Given this de facto one-party scenario, local officials (always RPF members), under severe pressure to meet national development targets, are vastly more accountable to the central state than they are to the people they represent. Their main objective is to reach development targets, agreed upon at national level, and to ensure that the centrally-sanctioned policies and concepts are understood in the village—that all Rwandans are one, that speaking about ethnicity is an act of "divisionism," and that if you do not send your kids to school you will be fined. People do participate in local governance meetings.However, most often this "participation" simply means attendance of local political meetings to listen to leaders "sensitize" them on the central state's priorities.[1]

Even beyond the formal state apparatus, it is well recorded that civil liberties and empowerment in Rwanda are constrained by the social order designed to create a "new Rwanda". Freedom of the press and NGO activity are two areas where the state has tight and increasing control.

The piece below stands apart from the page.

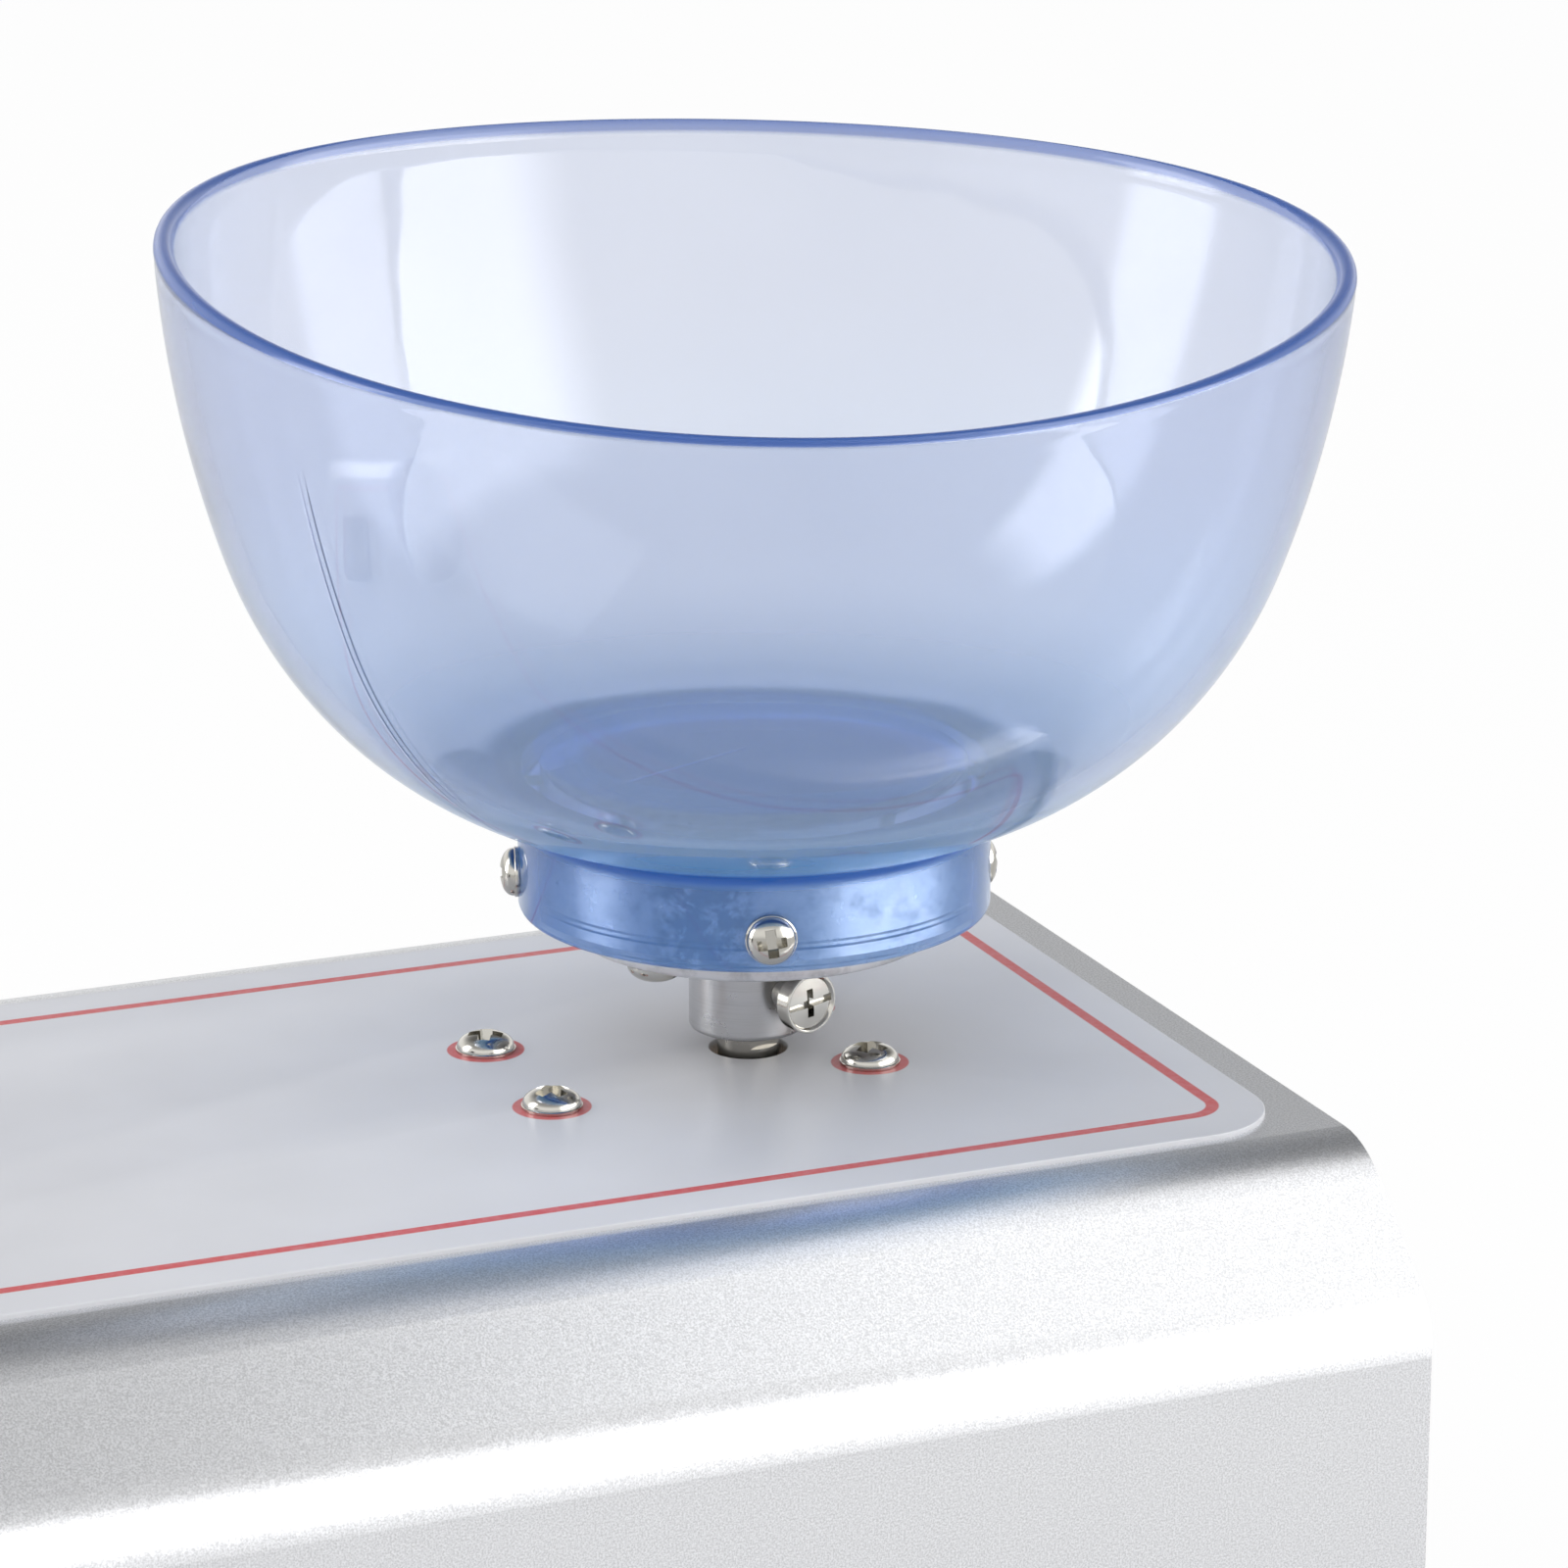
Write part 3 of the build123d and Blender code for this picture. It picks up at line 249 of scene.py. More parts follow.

Furthermore, opportunities for protest or public action simply do not exist and mobilization against the state is almost always deemed an act of divisionism. Democracy in Rwanda, despite its outwardly progressive appearance, is internally deficient.

Despite much evidence to support the case that Rwanda is indeed a dictatorship, or at least veering in this direction, over the recent years donors have chosen to turn a blind eye on the country and its people, forgoing expression of their concerns regarding the internal politics of Rwanda, focusing instead on the country's ability to reach its development targets. Outspoken reactions, however, are common when reports suggest that Rwanda breaches the sovereignty of the DRC. But outraged donors and the international community fail to draw connections between the domestic policies of the country and its foreign meddling. If appropriate domestic and international policy is to be built to address Rwanda's ills, the international community and donors need to stop paying lip service to Rwanda's development achievements, at the expense of condoning the oppression of her people. Condemning Rwanda's foreign policy, while uncritically commending its domestic achievements, and ignoring their connection, only makes for confused and poor policy.

 

 

 

 

 

 

 


[1] Many studies into decentralization and public participation in Rwanda have found that these interactions are very one-sided with information flowing from the top-down and with very limited input from Rwandan citizens. For more, see Purdeková, A. (2011) 'Even if I am not here, there are so many eyes': surveillance and state reach in Rwanda',Journal of Modern African Studies, 49, 3 (2011): 475-497 Cambridge University Press and Ingelaere, B. (2011) 'The Ruler's Drum and the People's Shout: Accountability and Representation on Rwanda's Hills'. In: Straus, S. and Waldorf, L. eds. Remaking Rwanda: State building and human rights after mass violence. Madison: University of Wisconsin Press.